Print all the records exactly, please.
start Data excerpts
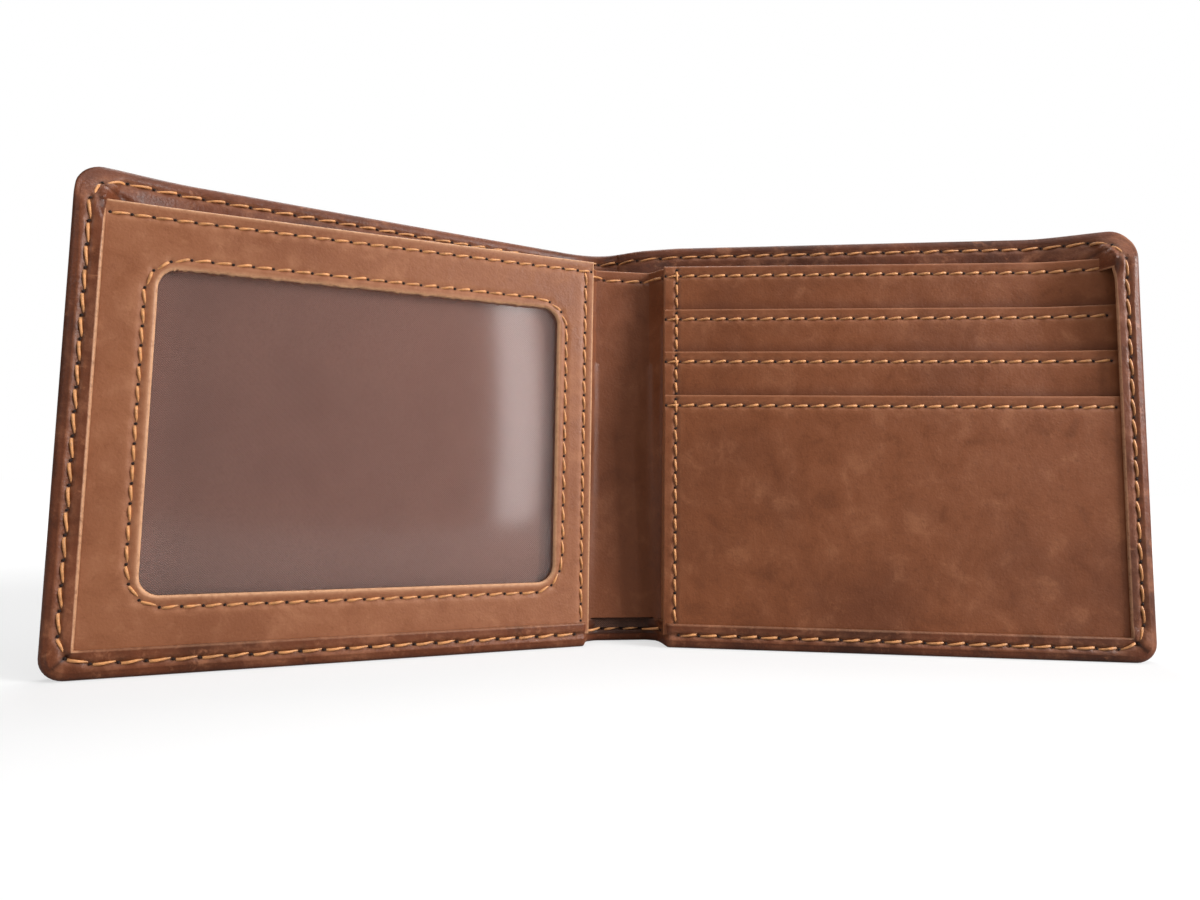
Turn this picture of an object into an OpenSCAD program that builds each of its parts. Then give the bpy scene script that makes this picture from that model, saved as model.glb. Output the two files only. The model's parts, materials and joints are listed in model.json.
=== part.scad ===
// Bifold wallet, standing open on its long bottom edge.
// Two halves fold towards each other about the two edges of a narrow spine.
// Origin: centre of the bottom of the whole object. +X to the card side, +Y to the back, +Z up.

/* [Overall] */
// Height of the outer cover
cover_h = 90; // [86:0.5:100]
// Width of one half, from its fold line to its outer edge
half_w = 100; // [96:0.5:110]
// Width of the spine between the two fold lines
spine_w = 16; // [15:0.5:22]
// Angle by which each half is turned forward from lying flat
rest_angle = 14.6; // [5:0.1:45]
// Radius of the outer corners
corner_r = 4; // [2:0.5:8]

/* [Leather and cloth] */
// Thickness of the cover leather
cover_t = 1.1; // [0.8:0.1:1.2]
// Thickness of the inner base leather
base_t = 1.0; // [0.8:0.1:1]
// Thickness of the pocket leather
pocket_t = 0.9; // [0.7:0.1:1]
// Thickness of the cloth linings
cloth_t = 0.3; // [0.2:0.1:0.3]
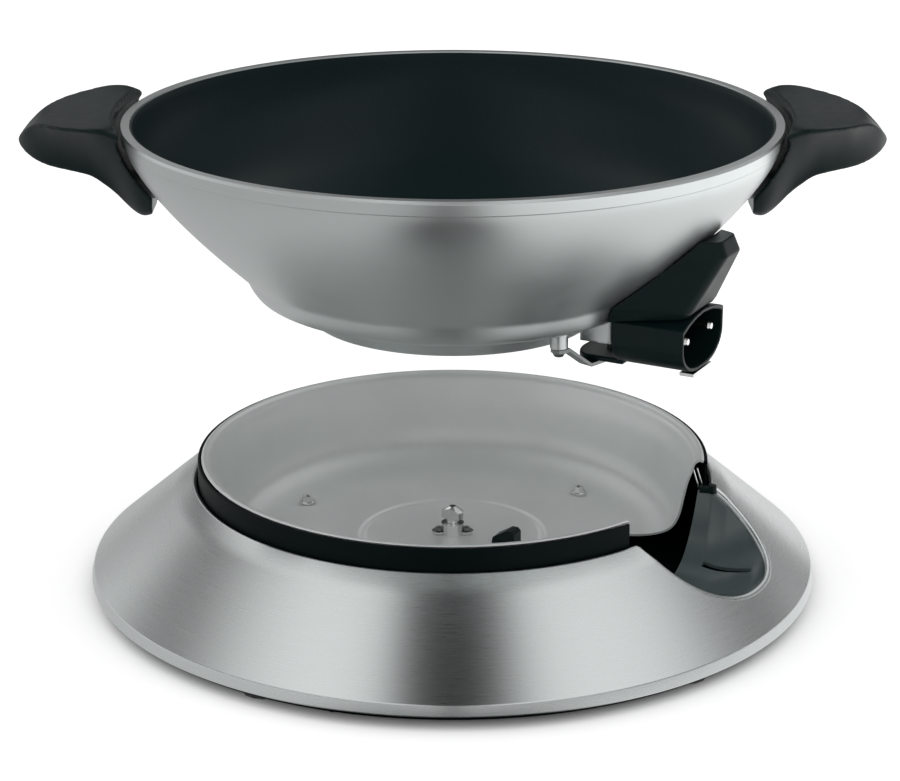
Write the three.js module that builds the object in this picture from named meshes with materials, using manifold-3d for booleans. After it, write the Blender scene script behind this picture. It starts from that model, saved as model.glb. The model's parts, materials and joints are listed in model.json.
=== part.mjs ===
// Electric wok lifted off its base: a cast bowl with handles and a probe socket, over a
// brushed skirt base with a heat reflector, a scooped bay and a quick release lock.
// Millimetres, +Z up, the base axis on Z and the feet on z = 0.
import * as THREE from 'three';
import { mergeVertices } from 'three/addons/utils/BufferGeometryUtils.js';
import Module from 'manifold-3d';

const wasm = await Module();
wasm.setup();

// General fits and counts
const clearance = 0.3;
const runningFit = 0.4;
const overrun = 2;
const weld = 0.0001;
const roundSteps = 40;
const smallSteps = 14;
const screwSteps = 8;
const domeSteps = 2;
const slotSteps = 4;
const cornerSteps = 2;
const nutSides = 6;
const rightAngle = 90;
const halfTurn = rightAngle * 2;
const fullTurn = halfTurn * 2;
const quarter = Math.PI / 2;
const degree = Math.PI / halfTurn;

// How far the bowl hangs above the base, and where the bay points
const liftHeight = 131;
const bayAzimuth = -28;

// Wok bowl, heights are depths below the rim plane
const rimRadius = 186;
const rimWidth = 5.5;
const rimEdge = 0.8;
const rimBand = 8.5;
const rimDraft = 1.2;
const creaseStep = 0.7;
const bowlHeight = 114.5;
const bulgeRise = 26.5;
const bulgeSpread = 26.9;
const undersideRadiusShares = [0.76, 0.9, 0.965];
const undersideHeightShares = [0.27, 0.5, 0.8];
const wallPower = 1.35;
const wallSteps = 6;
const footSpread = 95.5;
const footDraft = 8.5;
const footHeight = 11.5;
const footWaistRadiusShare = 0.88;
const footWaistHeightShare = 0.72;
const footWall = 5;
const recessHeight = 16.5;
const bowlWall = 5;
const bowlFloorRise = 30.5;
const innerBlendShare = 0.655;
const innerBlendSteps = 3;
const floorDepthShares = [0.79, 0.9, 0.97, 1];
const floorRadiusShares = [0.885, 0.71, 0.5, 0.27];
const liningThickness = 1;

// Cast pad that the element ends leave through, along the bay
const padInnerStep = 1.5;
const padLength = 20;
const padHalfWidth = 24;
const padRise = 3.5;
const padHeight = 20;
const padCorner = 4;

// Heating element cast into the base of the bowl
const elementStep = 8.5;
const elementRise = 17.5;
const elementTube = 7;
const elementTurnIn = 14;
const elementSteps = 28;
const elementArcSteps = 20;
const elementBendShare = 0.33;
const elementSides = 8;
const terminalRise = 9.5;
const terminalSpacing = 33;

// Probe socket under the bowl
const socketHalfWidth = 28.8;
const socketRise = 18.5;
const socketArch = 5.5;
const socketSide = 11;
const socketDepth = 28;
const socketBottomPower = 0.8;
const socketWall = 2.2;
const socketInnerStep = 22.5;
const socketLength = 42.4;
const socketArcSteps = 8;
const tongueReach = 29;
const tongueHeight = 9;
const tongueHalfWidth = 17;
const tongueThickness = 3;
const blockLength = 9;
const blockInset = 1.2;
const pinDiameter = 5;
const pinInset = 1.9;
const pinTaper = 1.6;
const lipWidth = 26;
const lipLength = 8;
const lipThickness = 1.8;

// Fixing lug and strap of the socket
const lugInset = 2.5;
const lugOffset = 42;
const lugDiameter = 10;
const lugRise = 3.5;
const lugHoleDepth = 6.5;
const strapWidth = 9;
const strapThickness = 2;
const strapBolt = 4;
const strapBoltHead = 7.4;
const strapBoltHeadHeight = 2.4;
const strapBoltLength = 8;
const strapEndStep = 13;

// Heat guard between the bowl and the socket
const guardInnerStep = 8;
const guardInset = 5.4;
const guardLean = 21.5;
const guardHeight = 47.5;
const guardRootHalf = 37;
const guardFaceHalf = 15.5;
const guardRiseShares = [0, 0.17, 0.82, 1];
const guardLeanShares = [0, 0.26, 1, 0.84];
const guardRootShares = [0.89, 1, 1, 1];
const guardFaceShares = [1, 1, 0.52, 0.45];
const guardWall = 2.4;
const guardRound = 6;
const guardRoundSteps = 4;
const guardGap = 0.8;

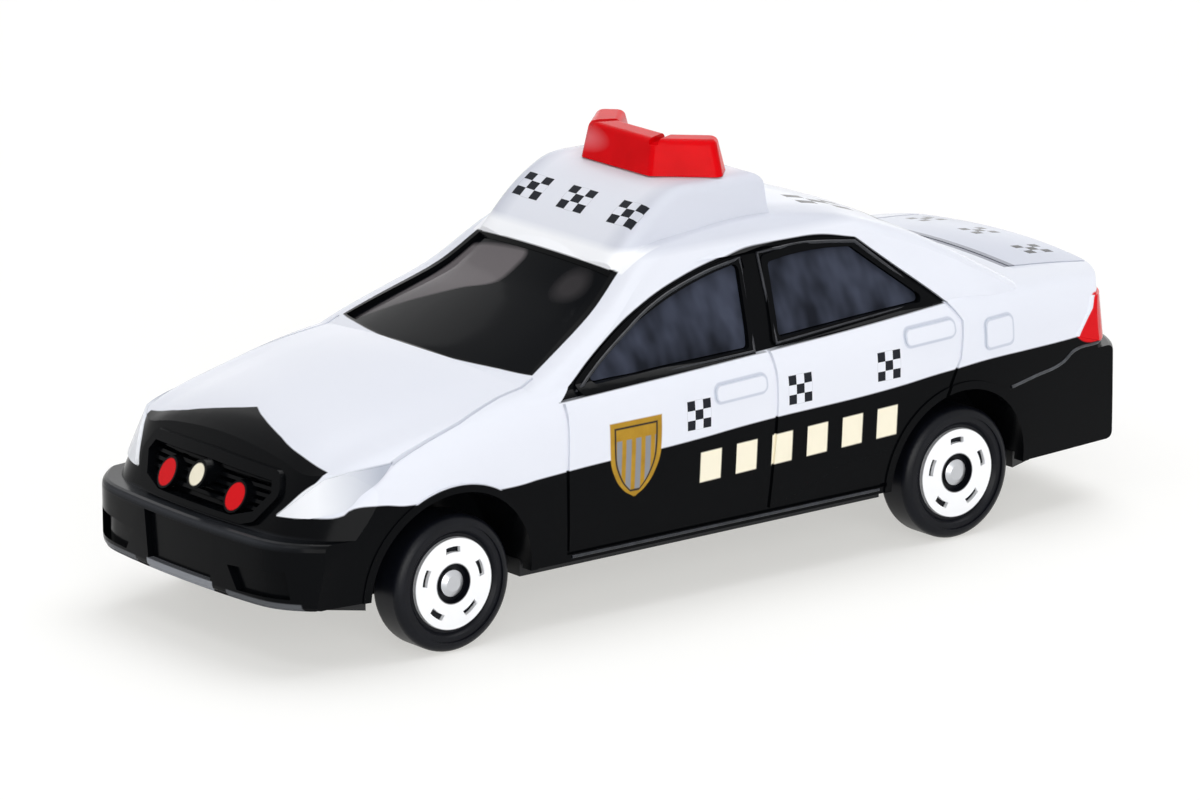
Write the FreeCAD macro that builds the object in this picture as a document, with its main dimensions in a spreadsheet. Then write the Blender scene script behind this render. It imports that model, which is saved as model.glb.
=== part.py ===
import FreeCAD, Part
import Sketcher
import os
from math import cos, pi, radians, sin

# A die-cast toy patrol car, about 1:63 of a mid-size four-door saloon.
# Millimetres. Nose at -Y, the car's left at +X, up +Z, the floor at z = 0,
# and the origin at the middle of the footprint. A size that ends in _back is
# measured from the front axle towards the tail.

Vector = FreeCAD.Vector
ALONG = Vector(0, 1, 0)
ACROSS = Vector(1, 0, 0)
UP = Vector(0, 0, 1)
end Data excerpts
Answer to the problem:
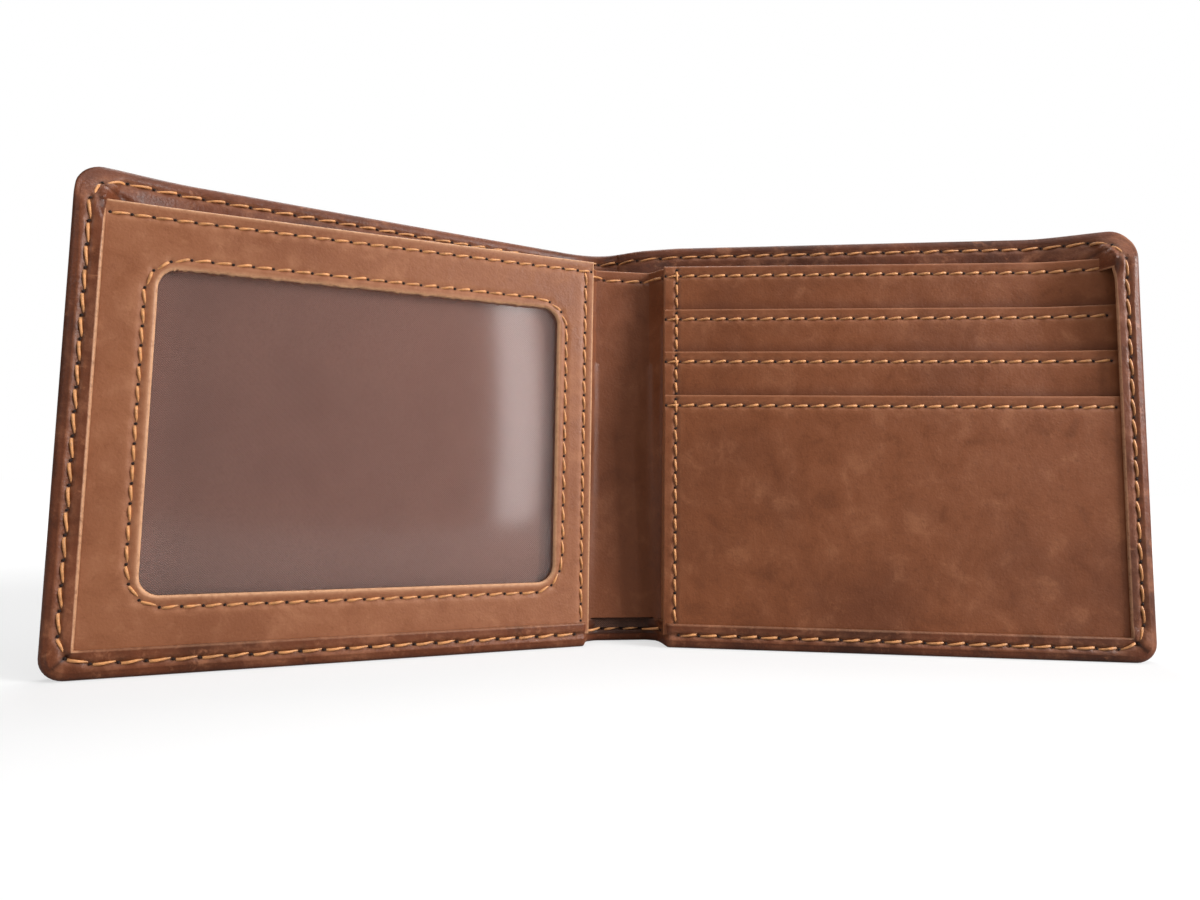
Turn this picture of an object into an OpenSCAD program that builds each of its parts. Then give the bpy scene script that makes this picture from that model, saved as model.glb. Output the two files only. The model's parts, materials and joints are listed in model.json.
=== part.scad ===
// Bifold wallet, standing open on its long bottom edge.
// Two halves fold towards each other about the two edges of a narrow spine.
// Origin: centre of the bottom of the whole object. +X to the card side, +Y to the back, +Z up.

/* [Overall] */
// Height of the outer cover
cover_h = 90; // [86:0.5:100]
// Width of one half, from its fold line to its outer edge
half_w = 100; // [96:0.5:110]
// Width of the spine between the two fold lines
spine_w = 16; // [15:0.5:22]
// Angle by which each half is turned forward from lying flat
rest_angle = 14.6; // [5:0.1:45]
// Radius of the outer corners
corner_r = 4; // [2:0.5:8]

/* [Leather and cloth] */
// Thickness of the cover leather
cover_t = 1.1; // [0.8:0.1:1.2]
// Thickness of the inner base leather
base_t = 1.0; // [0.8:0.1:1]
// Thickness of the pocket leather
pocket_t = 0.9; // [0.7:0.1:1]
// Thickness of the cloth linings
cloth_t = 0.3; // [0.2:0.1:0.3]
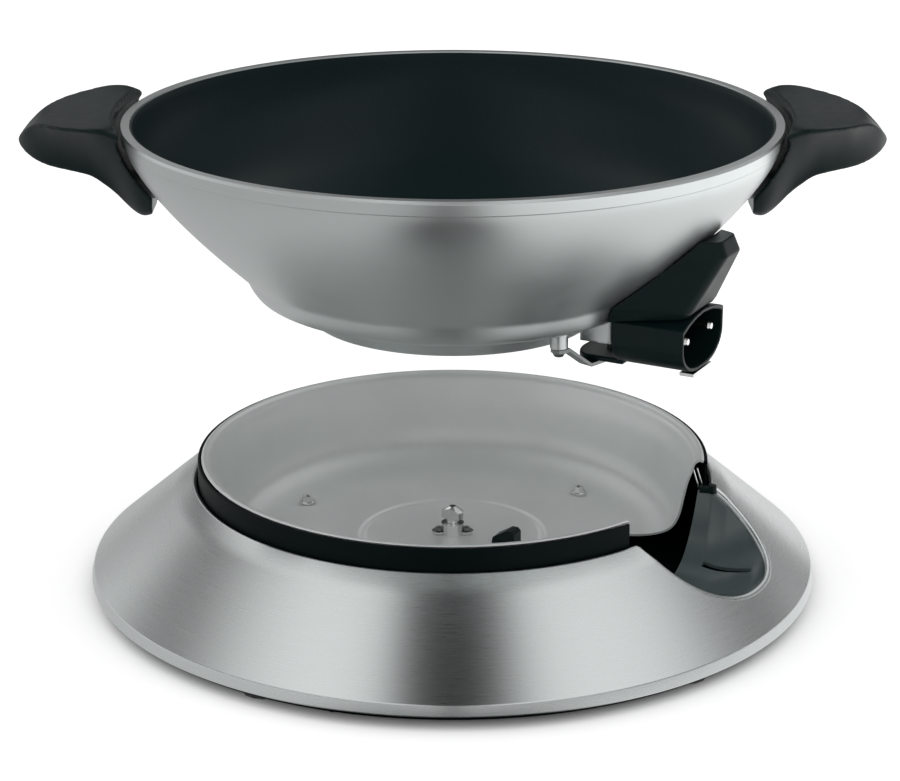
Write the three.js module that builds the object in this picture from named meshes with materials, using manifold-3d for booleans. After it, write the Blender scene script behind this picture. It starts from that model, saved as model.glb. The model's parts, materials and joints are listed in model.json.
=== part.mjs ===
// Electric wok lifted off its base: a cast bowl with handles and a probe socket, over a
// brushed skirt base with a heat reflector, a scooped bay and a quick release lock.
// Millimetres, +Z up, the base axis on Z and the feet on z = 0.
import * as THREE from 'three';
import { mergeVertices } from 'three/addons/utils/BufferGeometryUtils.js';
import Module from 'manifold-3d';

const wasm = await Module();
wasm.setup();

// General fits and counts
const clearance = 0.3;
const runningFit = 0.4;
const overrun = 2;
const weld = 0.0001;
const roundSteps = 40;
const smallSteps = 14;
const screwSteps = 8;
const domeSteps = 2;
const slotSteps = 4;
const cornerSteps = 2;
const nutSides = 6;
const rightAngle = 90;
const halfTurn = rightAngle * 2;
const fullTurn = halfTurn * 2;
const quarter = Math.PI / 2;
const degree = Math.PI / halfTurn;

// How far the bowl hangs above the base, and where the bay points
const liftHeight = 131;
const bayAzimuth = -28;

// Wok bowl, heights are depths below the rim plane
const rimRadius = 186;
const rimWidth = 5.5;
const rimEdge = 0.8;
const rimBand = 8.5;
const rimDraft = 1.2;
const creaseStep = 0.7;
const bowlHeight = 114.5;
const bulgeRise = 26.5;
const bulgeSpread = 26.9;
const undersideRadiusShares = [0.76, 0.9, 0.965];
const undersideHeightShares = [0.27, 0.5, 0.8];
const wallPower = 1.35;
const wallSteps = 6;
const footSpread = 95.5;
const footDraft = 8.5;
const footHeight = 11.5;
const footWaistRadiusShare = 0.88;
const footWaistHeightShare = 0.72;
const footWall = 5;
const recessHeight = 16.5;
const bowlWall = 5;
const bowlFloorRise = 30.5;
const innerBlendShare = 0.655;
const innerBlendSteps = 3;
const floorDepthShares = [0.79, 0.9, 0.97, 1];
const floorRadiusShares = [0.885, 0.71, 0.5, 0.27];
const liningThickness = 1;

// Cast pad that the element ends leave through, along the bay
const padInnerStep = 1.5;
const padLength = 20;
const padHalfWidth = 24;
const padRise = 3.5;
const padHeight = 20;
const padCorner = 4;

// Heating element cast into the base of the bowl
const elementStep = 8.5;
const elementRise = 17.5;
const elementTube = 7;
const elementTurnIn = 14;
const elementSteps = 28;
const elementArcSteps = 20;
const elementBendShare = 0.33;
const elementSides = 8;
const terminalRise = 9.5;
const terminalSpacing = 33;

// Probe socket under the bowl
const socketHalfWidth = 28.8;
const socketRise = 18.5;
const socketArch = 5.5;
const socketSide = 11;
const socketDepth = 28;
const socketBottomPower = 0.8;
const socketWall = 2.2;
const socketInnerStep = 22.5;
const socketLength = 42.4;
const socketArcSteps = 8;
const tongueReach = 29;
const tongueHeight = 9;
const tongueHalfWidth = 17;
const tongueThickness = 3;
const blockLength = 9;
const blockInset = 1.2;
const pinDiameter = 5;
const pinInset = 1.9;
const pinTaper = 1.6;
const lipWidth = 26;
const lipLength = 8;
const lipThickness = 1.8;

// Fixing lug and strap of the socket
const lugInset = 2.5;
const lugOffset = 42;
const lugDiameter = 10;
const lugRise = 3.5;
const lugHoleDepth = 6.5;
const strapWidth = 9;
const strapThickness = 2;
const strapBolt = 4;
const strapBoltHead = 7.4;
const strapBoltHeadHeight = 2.4;
const strapBoltLength = 8;
const strapEndStep = 13;

// Heat guard between the bowl and the socket
const guardInnerStep = 8;
const guardInset = 5.4;
const guardLean = 21.5;
const guardHeight = 47.5;
const guardRootHalf = 37;
const guardFaceHalf = 15.5;
const guardRiseShares = [0, 0.17, 0.82, 1];
const guardLeanShares = [0, 0.26, 1, 0.84];
const guardRootShares = [0.89, 1, 1, 1];
const guardFaceShares = [1, 1, 0.52, 0.45];
const guardWall = 2.4;
const guardRound = 6;
const guardRoundSteps = 4;
const guardGap = 0.8;

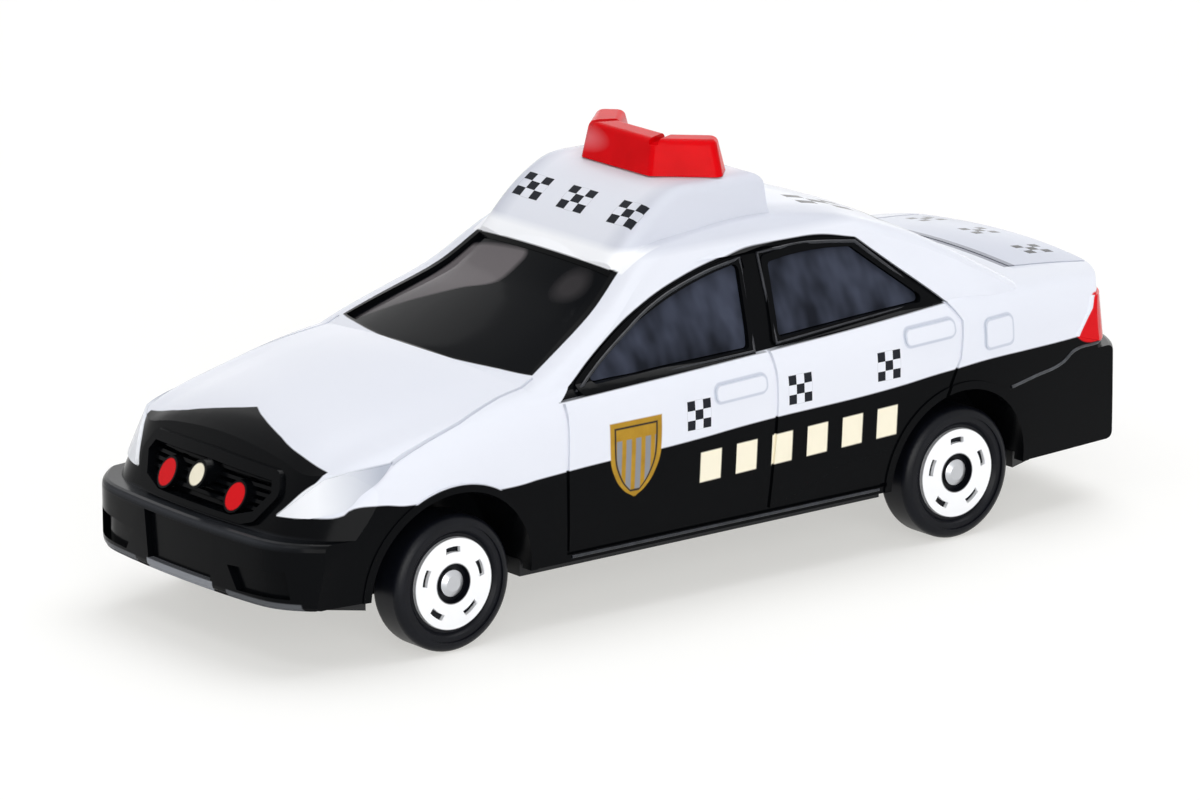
Write the FreeCAD macro that builds the object in this picture as a document, with its main dimensions in a spreadsheet. Then write the Blender scene script behind this render. It imports that model, which is saved as model.glb.
=== part.py ===
import FreeCAD, Part
import Sketcher
import os
from math import cos, pi, radians, sin

# A die-cast toy patrol car, about 1:63 of a mid-size four-door saloon.
# Millimetres. Nose at -Y, the car's left at +X, up +Z, the floor at z = 0,
# and the origin at the middle of the footprint. A size that ends in _back is
# measured from the front axle towards the tail.

Vector = FreeCAD.Vector
ALONG = Vector(0, 1, 0)
ACROSS = Vector(1, 0, 0)
UP = Vector(0, 0, 1)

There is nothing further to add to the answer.